* Required work
Everything from the line containing "box = piece.Shape.BoundBox" down to the line containing "bpy.context.scene.collection.objects.link(empty)" is to be returned exactly; include both boundary lines and leave out all others.

* Collected material
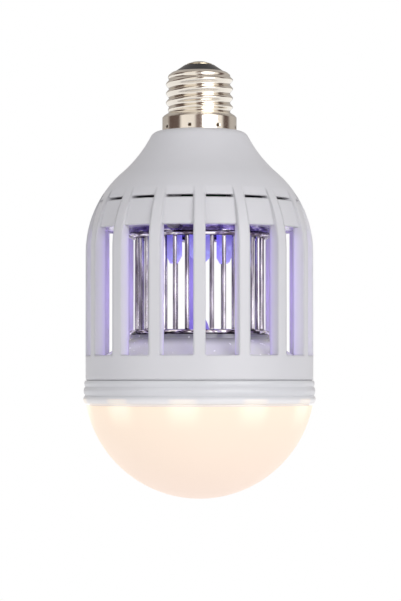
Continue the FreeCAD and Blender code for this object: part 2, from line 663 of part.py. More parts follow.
def screws(name, at, seat, turn):
    """Pan head screws from below, on a circle."""
    body = new_body(name)
    turned_screw = new_sketch(body, "screw_outline", "XZ_Plane")
    top = f"-({seat}) + screw_len"
    outline(turned_screw, [
        (at, f"-({seat} + screw_head_high)"),
        (f"{at} + screw_flat_r", f"-({seat} + screw_head_high)"),
        (f"{at} + screw_head_r", f"-({seat} + screw_rim)"),
        (f"{at} + screw_head_r", f"-({seat})"), (f"{at} + screw_r", f"-({seat})"),
        (f"{at} + screw_r", f"{top} - screw_r"), (at, top)])
    screw = body.newObject("PartDesign::Revolution", "screw")
    screw.Profile = turned_screw
    screw.ReferenceAxis = (turned_screw, ["Edge7"])
    screw.Angle = 360
    patterned(body, "all_screws", [screw], "screw_count")
    turn_body(body, turn)
    return body


def violet_board():
    body = new_body("violet_board")
    turned(body, "Revolution", "board",
           box_steps("column_r + column_side + fit", "violet_board_r", "-violet_low", "-carrier_low"))
    return body


def block(name, wide, deep, high, centre_x, front_y, low_z):
    """A plain block standing on the driver board's face."""
    thing = doc.addObject("Part::Box", name)
    thing.Label = name
    bind(thing, "Length", wide)
    bind(thing, "Width", deep)
    bind(thing, "Height", high)
    bind(thing, "Placement.Base.x", f"{centre_x} - ({wide}) / 2")
    bind(thing, "Placement.Base.y", front_y)
    bind(thing, "Placement.Base.z", low_z)
    return thing


def driver_board():
    return block("driver_board", "board_wide", "board_thick", "board_top + board_low", "0",
                 "-board_thick / 2", "-board_low")


def smoothing_capacitor():
    body = new_body("smoothing_capacitor")
    sketch = new_sketch(body, "can_outline", "XY_Plane", "-(neck_drop + cell_long)")
    circle(sketch, "0", "-(board_thick / 2 + cell_r)", "cell_r")
    can = pushed(body, "Pad", "can", sketch, "cell_long")
    rim = body.newObject("PartDesign::Fillet", "rim")
    rim.Base = (can, ["Face3"])
    bind(rim, "Radius", "cell_round")
    return body


def grid_capacitor():
    return block("grid_capacitor", "film_wide", "film_deep", "film_high", "0",
                 "board_thick / 2", "-(neck_drop + cell_long)")


def drive_choke():
    body = new_body("drive_choke")
    sketch = new_sketch(body, "choke_outline", "XZ_Plane")
    outline(sketch, [
        ("0", "0"), ("choke_r", "0"), ("choke_r", "choke_rim"), ("choke_waist_r", "choke_rim"),
        ("choke_waist_r", "choke_long - choke_rim"), ("choke_r", "choke_long - choke_rim"),
        ("choke_r", "choke_long"), ("0", "choke_long")])
    choke = body.newObject("PartDesign::Revolution", "choke")
    choke.Profile = sketch
    choke.ReferenceAxis = (sketch, ["V_Axis"])
    choke.Angle = 360
    bind(body, "Placement.Base.y", "board_thick / 2 + choke_r")
    bind(body, "Placement.Base.z", "-(neck_drop + choke_drop)")
    return body


def bridge_rectifier():
    return block("bridge_rectifier", "bridge_wide", "bridge_deep", "bridge_wide", "0",
                 "-(board_thick / 2 + bridge_deep)", "board_top - bridge_wide - edge_keep")


def driver_chip():
    return block("driver_chip", "chip_wide", "chip_deep", "chip_long", "-board_wide / 4",
                 "-(board_thick / 2 + chip_deep)", "-(board_low - clip_high)")


def wire(name, points):
    """Round wire along straight runs joined by bends."""
    spots = [V(*(size(c) for c in point)) for point in points]
    bend = size("lead_bend")
    edges = []
    at = spots[0]
    for before, corner, after in zip(spots, spots[1:], spots[2:]):
        coming = (corner - before).normalize()
        going = (after - corner).normalize()
        start = corner - coming * bend
        end = corner + going * bend
        middle = corner + (going - coming) * bend * (1 - math.sqrt(0.5))
        edges.append(Part.LineSegment(at, start).toShape())
        edges.append(Part.Arc(start, middle, end).toShape())
        at = end
    edges.append(Part.LineSegment(at, spots[-1]).toShape())
    first = (spots[1] - spots[0]).normalize()
    section = Part.Wire([Part.makeCircle(size("lead_r"), spots[0], first)])
    thing = doc.addObject("Part::Feature", name)
    thing.Label = name
    thing.Shape = Part.Wire(edges).makePipeShell([section], True, True)
    return thing


def leads():
    """Wires from cap to board, and from board to grid and white lights."""
    side = "board_wide / 2 - lead_edge"
    low = "-board_low"
    hop = "board_top + 2 * lead_bend"
    above = "-(carrier_drop - lead_r - lead_lift)"
    under = "-(floor_top + floor_wall + lead_bend + lead_r)"
    plus = "lead_side - column_side"
    minus = "-(lead_side + column_side)"
    up_from = f"{plus} + 2 * lead_r + up_lead_clear"
    up_end = ("up_lead_at * cos(up_lead_turn)", "up_lead_at * sin(up_lead_turn)")
    low_end = ("low_lead_at * cos(low_lead_turn)", "low_lead_at * sin(low_lead_turn)")
    back = "board_thick / 2 + lead_r"
    return [
        wire("live_lead", [("0", "0", "insulator_low"), ("0", "0", "board_top")]),
        wire("neutral_lead", [(side, "0", "board_top"), (side, "0", hop), ("shell_bore - fit", "0", hop)]),
        wire("upper_grid_lead", [(up_from, "0", low), (up_from, "0", above),
                                 (*up_end, above), (*up_end, "-collar_low")]),
        wire("lower_grid_lead", [("0", back, f"{low} + solder_high"), ("0", back, under),
                                 (*low_end, under), (*low_end, "-(floor_top - low_lead_up)")]),
        wire("column_lead_plus", [(plus, "0", low), (plus, "0", "-shelf_low")]),
        wire("column_lead_minus", [(minus, "0", low), (minus, "0", "-shelf_low")]),
    ]


def grid_resistors():
    """A row of resistors standing on the driver board's back."""
    body = new_body("grid_resistors")
    sketch = new_sketch(body, "resistor_outline", "XY_Plane", "-(board_low - clip_high)")
    count = int(size("resistor_count"))
    for number in range(count):
        circle(sketch, f"resistor_step * ({number} - ({count} - 1) / 2)",
               "board_thick / 2 + resistor_r", "resistor_r")
    pushed(body, "Pad", "resistors", sketch, "resistor_long")
    return body


def main():
    """Builds every piece, checks it and writes one file a piece."""
    free_up = "-(collar_low - socket_deep)"
    free_low = "-(floor_top + socket_deep)"
    pieces = [
        screw_shell(), cap_insulator(), centre_contact(), cage_housing(), upper_carrier(),
        electrode("upper_electrode", "ring_up_at", "ring_up_z", True, free_low, "0"),
        electrode("lower_electrode", "ring_low_at", "ring_low_z", False, free_up, "half_pitch"),
        centre_column(), floor_cone(), base_ring(), diffuser_dome(), light_board(),
        lights("white_lights", [("light_outer_at", "light_outer_count"),
                                ("light_inner_at", "light_inner_count")],
               "light_size", "light_high", "light_low", "light_turn"),
        violet_board(),
        lights("violet_lights", [("violet_at", "tabs")],
               "violet_size", "violet_high", "violet_low", "tab_turn"),
        screws("carrier_screws", "boss_at", "carrier_low", "half_pitch"),
        screws("board_screws", "screw_out", "light_low", "board_turn"),
        driver_board(), smoothing_capacitor(), grid_capacitor(), drive_choke(),
        bridge_rectifier(), driver_chip(), grid_resistors(),
    ]
    pieces += leads()
    doc.recompute()
    wrong = [thing.Name for thing in doc.Objects if {"Invalid", "Error"} & set(thing.State)]
    for piece in pieces:
        if piece.Shape.isNull() or not piece.Shape.isValid():
            wrong.append(piece.Label)
    if wrong:
        raise RuntimeError("Not built: " + ", ".join(wrong))
    os.makedirs("parts", exist_ok=True)
    for piece in pieces:
        piece.Shape.exportStep(f"parts/{piece.Label}.step")
        box = piece.Shape.BoundBox
        print(piece.Label, len(piece.Shape.Solids), round(piece.Shape.Volume, 1),
              [round(c, 2) for c in (box.XMin, box.YMin, box.ZMin, box.XMax, box.YMax, box.ZMax)])


main()
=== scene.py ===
import math

import bmesh
import bpy
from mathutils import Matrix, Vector


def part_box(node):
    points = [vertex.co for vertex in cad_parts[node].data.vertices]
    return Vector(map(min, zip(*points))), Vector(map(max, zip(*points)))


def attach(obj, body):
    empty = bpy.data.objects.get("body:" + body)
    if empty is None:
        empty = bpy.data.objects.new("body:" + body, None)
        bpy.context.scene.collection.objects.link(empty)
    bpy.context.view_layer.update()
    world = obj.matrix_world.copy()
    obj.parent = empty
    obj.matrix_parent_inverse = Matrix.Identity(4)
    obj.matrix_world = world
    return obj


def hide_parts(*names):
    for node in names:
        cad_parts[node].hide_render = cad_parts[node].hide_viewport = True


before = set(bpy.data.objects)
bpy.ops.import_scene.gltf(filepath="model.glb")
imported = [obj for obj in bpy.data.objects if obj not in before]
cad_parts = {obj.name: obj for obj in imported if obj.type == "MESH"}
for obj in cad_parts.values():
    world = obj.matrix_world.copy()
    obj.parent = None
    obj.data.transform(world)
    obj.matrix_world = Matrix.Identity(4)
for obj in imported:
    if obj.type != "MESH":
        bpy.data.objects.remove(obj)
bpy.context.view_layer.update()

# Insect killer light bulb: cap on top, open cage round a wire grid, lit dome below.
# Metres, in the model's frame: origin where the cap meets the housing, +Z up, -Y to the viewer.

MM = 0.001


def foot(node):
    """Lowest height of a piece of the model."""
    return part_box(node)[0][2]


def top(node):
    """Highest height of a piece of the model."""
    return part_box(node)[1][2]


def linear(red, green, blue):
    """A colour written as 0 to 255 screen values, for a shader."""
    def one(value):
        value /= 255
        return value / 12.92 if value <= 0.04045 else ((value + 0.055) / 1.055) ** 2.4
    return (one(red), one(green), one(blue), 1.0)


BLACK = (0, 0, 0, 1)
WHITE = (1, 1, 1, 1)

# The cage's ribs and the windows between them, where light is painted on the ribs' flanks with soft edges at
# the windows, and the ribs' rounding
RIB_OUTSIDE = 44.3 * MM
RIB_INSIDE = 39.6 * MM
WINDOW_TOP = -38.6 * MM
WINDOW_TOP_FADE = 6 * MM
WINDOW_FOOT = -87.6 * MM
WINDOW_FOOT_FADE = 0.2 * MM
RIB_ROUND = 1.5 * MM

# The ring round the dome's rim: its foot, the height up to which the dome's warm light is painted on it, and
# the ridges' rounding
RING_FOOT = foot("base_ring")
PAINTED_WARMTH_HIGH = 3.6 * MM
RIDGE_ROUND = 0.6 * MM

# The white lights on the outer circle, and the direction of the first one in degrees
OUTER_LIGHTS = 10
OUTER_LIGHT_TURN = 10

# The soft spots on the dome start this far below its rim and are full this far above it
SPOT_BELOW = 12 * MM
SPOT_ABOVE = 2 * MM

# The carrier: the underside of its plate, the inside of its metal collar, and their soft edges
PLATE_FOOT = top("violet_lights") + 1.2 * MM
PLATE_FADE = 0.1 * MM
COLLAR_INSIDE = 16 * MM
COLLAR_FADE = 0.2 * MM

# The cage's floor has shade painted on it, darker between these depths below its highest point
PAINTED_SHADE_FROM = 4.5 * MM
PAINTED_SHADE_TO = 0.4 * MM

# The grid's two ring wires, and how far up and down from them the dark and bright bars painted as shade and
# highlight reach
WIRE_HALF = 0.95 * MM
UPPER_RING = top("upper_electrode") - WIRE_HALF
LOWER_RING = foot("lower_electrode") + WIRE_HALF
PAINTED_BARS_FULL = 1.1 * MM
PAINTED_BARS_END = 1.5 * MM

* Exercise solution
        box = piece.Shape.BoundBox
        print(piece.Label, len(piece.Shape.Solids), round(piece.Shape.Volume, 1),
              [round(c, 2) for c in (box.XMin, box.YMin, box.ZMin, box.XMax, box.YMax, box.ZMax)])


main()
=== scene.py ===
import math

import bmesh
import bpy
from mathutils import Matrix, Vector


def part_box(node):
    points = [vertex.co for vertex in cad_parts[node].data.vertices]
    return Vector(map(min, zip(*points))), Vector(map(max, zip(*points)))


def attach(obj, body):
    empty = bpy.data.objects.get("body:" + body)
    if empty is None:
        empty = bpy.data.objects.new("body:" + body, None)
        bpy.context.scene.collection.objects.link(empty)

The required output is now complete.